-- BEGIN Data section --

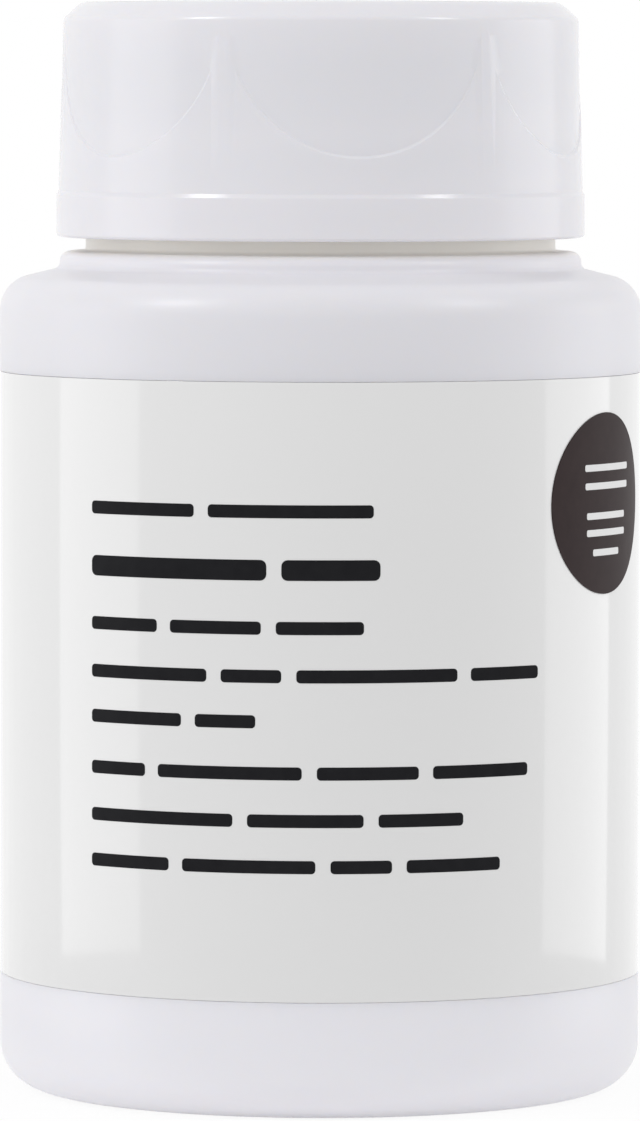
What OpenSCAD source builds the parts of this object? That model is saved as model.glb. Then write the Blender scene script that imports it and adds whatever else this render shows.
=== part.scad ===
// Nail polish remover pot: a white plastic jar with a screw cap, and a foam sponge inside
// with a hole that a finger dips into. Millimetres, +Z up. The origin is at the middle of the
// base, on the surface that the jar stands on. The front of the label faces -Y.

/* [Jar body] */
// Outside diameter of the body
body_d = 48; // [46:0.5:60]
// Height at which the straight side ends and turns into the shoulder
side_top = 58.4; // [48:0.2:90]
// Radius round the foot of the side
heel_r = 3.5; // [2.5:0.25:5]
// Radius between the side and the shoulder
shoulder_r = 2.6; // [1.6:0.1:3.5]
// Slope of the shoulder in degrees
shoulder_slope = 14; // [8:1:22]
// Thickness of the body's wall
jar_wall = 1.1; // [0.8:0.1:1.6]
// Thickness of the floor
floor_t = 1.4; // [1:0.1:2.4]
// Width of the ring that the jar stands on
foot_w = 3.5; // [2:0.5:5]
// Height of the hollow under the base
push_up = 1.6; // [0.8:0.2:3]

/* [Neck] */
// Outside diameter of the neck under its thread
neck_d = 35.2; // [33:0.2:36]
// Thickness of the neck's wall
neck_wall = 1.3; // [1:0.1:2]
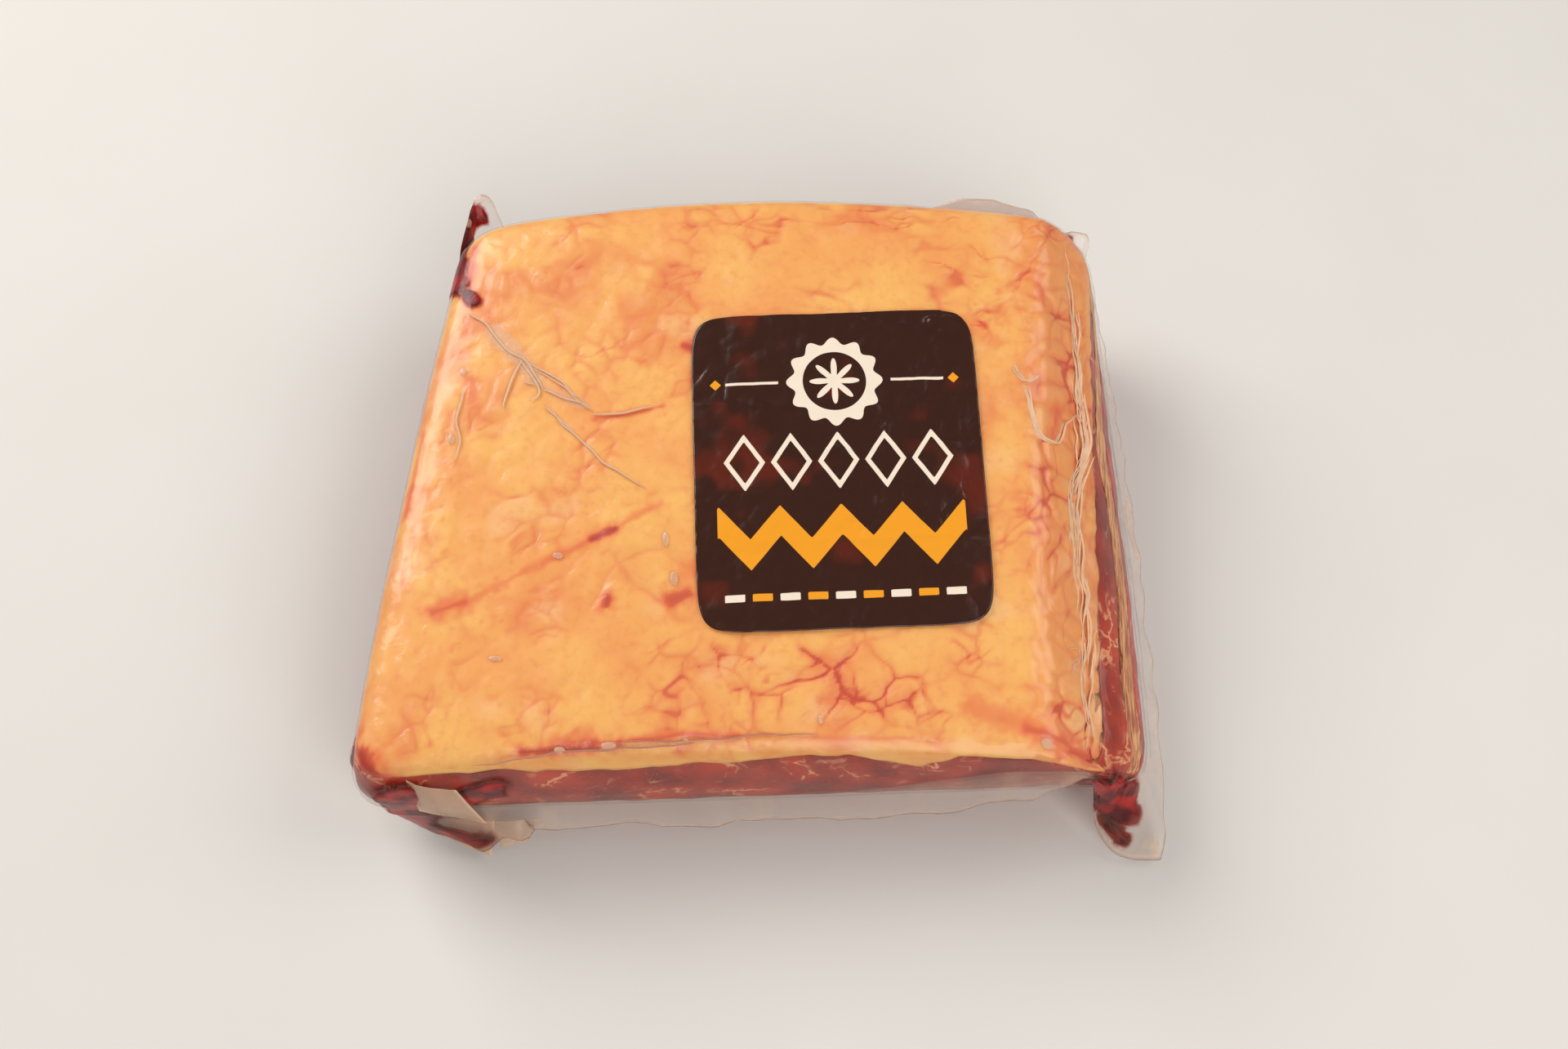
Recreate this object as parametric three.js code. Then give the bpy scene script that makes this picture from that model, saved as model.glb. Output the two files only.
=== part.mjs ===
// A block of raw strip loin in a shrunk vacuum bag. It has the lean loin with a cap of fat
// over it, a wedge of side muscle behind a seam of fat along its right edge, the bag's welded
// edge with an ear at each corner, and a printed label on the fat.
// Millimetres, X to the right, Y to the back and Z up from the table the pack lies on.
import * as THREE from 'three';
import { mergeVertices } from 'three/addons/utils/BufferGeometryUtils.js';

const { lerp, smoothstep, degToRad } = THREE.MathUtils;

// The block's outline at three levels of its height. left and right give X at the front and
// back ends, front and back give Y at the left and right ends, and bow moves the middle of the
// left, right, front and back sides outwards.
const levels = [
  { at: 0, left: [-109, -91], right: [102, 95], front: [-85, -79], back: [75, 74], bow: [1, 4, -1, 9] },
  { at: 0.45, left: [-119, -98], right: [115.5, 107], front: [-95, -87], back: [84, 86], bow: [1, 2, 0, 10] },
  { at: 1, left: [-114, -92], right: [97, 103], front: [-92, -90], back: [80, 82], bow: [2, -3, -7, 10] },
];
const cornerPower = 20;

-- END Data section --

Directions for this task:
Repeat the entries exactly, all of them.

The solution:
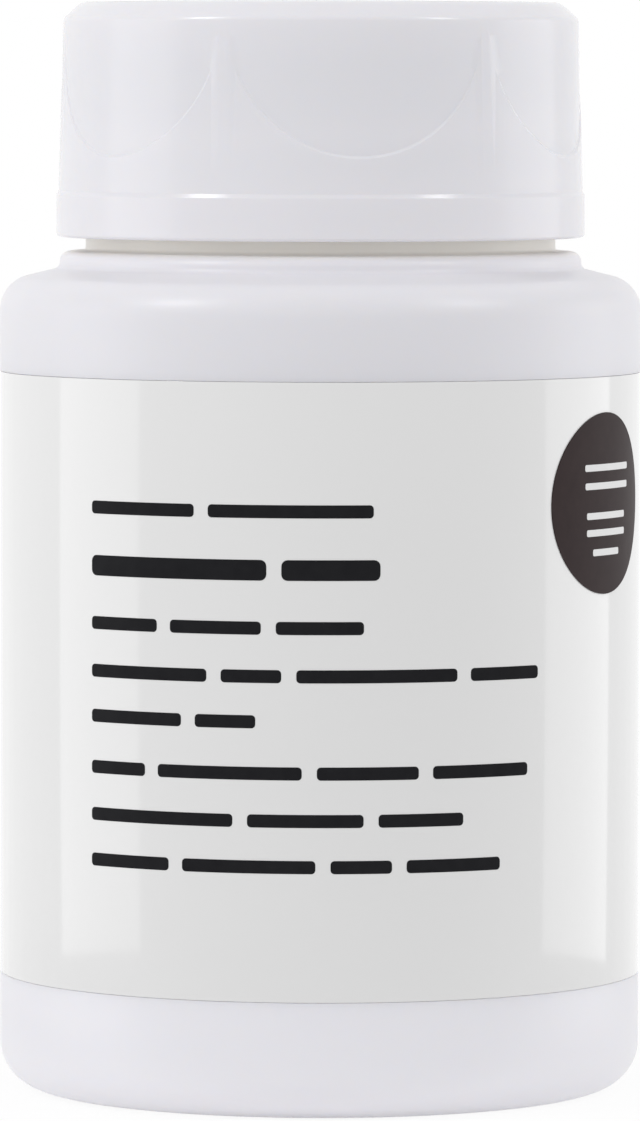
What OpenSCAD source builds the parts of this object? That model is saved as model.glb. Then write the Blender scene script that imports it and adds whatever else this render shows.
=== part.scad ===
// Nail polish remover pot: a white plastic jar with a screw cap, and a foam sponge inside
// with a hole that a finger dips into. Millimetres, +Z up. The origin is at the middle of the
// base, on the surface that the jar stands on. The front of the label faces -Y.

/* [Jar body] */
// Outside diameter of the body
body_d = 48; // [46:0.5:60]
// Height at which the straight side ends and turns into the shoulder
side_top = 58.4; // [48:0.2:90]
// Radius round the foot of the side
heel_r = 3.5; // [2.5:0.25:5]
// Radius between the side and the shoulder
shoulder_r = 2.6; // [1.6:0.1:3.5]
// Slope of the shoulder in degrees
shoulder_slope = 14; // [8:1:22]
// Thickness of the body's wall
jar_wall = 1.1; // [0.8:0.1:1.6]
// Thickness of the floor
floor_t = 1.4; // [1:0.1:2.4]
// Width of the ring that the jar stands on
foot_w = 3.5; // [2:0.5:5]
// Height of the hollow under the base
push_up = 1.6; // [0.8:0.2:3]

/* [Neck] */
// Outside diameter of the neck under its thread
neck_d = 35.2; // [33:0.2:36]
// Thickness of the neck's wall
neck_wall = 1.3; // [1:0.1:2]
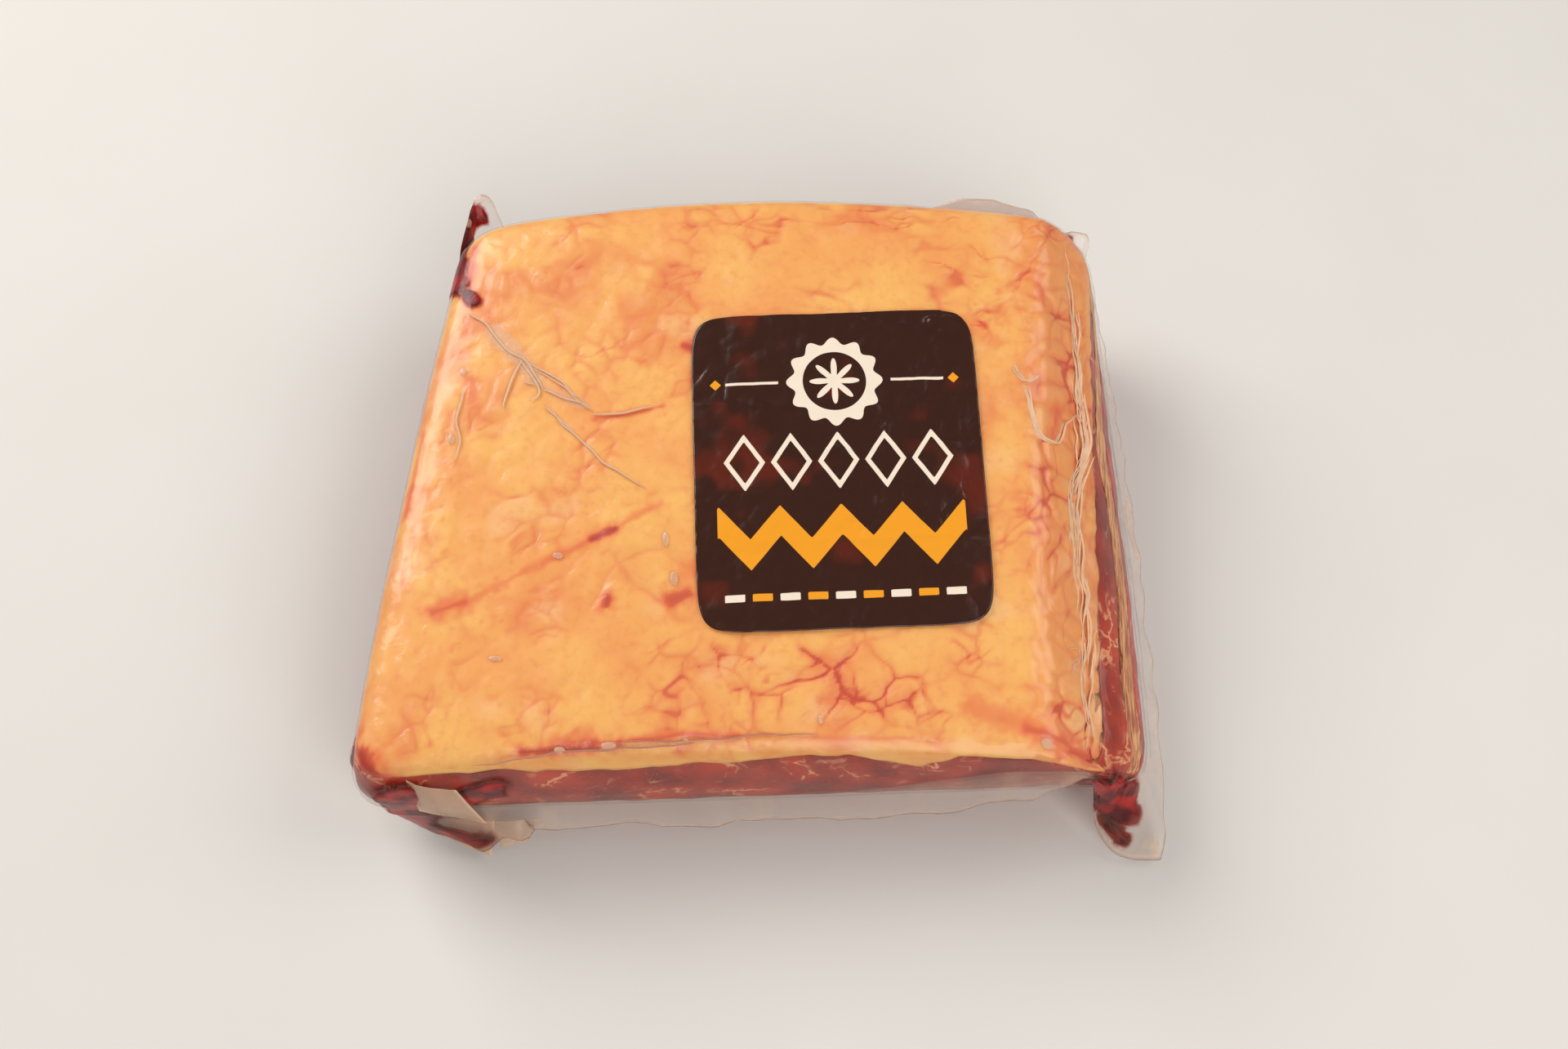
Recreate this object as parametric three.js code. Then give the bpy scene script that makes this picture from that model, saved as model.glb. Output the two files only.
=== part.mjs ===
// A block of raw strip loin in a shrunk vacuum bag. It has the lean loin with a cap of fat
// over it, a wedge of side muscle behind a seam of fat along its right edge, the bag's welded
// edge with an ear at each corner, and a printed label on the fat.
// Millimetres, X to the right, Y to the back and Z up from the table the pack lies on.
import * as THREE from 'three';
import { mergeVertices } from 'three/addons/utils/BufferGeometryUtils.js';

const { lerp, smoothstep, degToRad } = THREE.MathUtils;

// The block's outline at three levels of its height. left and right give X at the front and
// back ends, front and back give Y at the left and right ends, and bow moves the middle of the
// left, right, front and back sides outwards.
const levels = [
  { at: 0, left: [-109, -91], right: [102, 95], front: [-85, -79], back: [75, 74], bow: [1, 4, -1, 9] },
  { at: 0.45, left: [-119, -98], right: [115.5, 107], front: [-95, -87], back: [84, 86], bow: [1, 2, 0, 10] },
  { at: 1, left: [-114, -92], right: [97, 103], front: [-92, -90], back: [80, 82], bow: [2, -3, -7, 10] },
];
const cornerPower = 20;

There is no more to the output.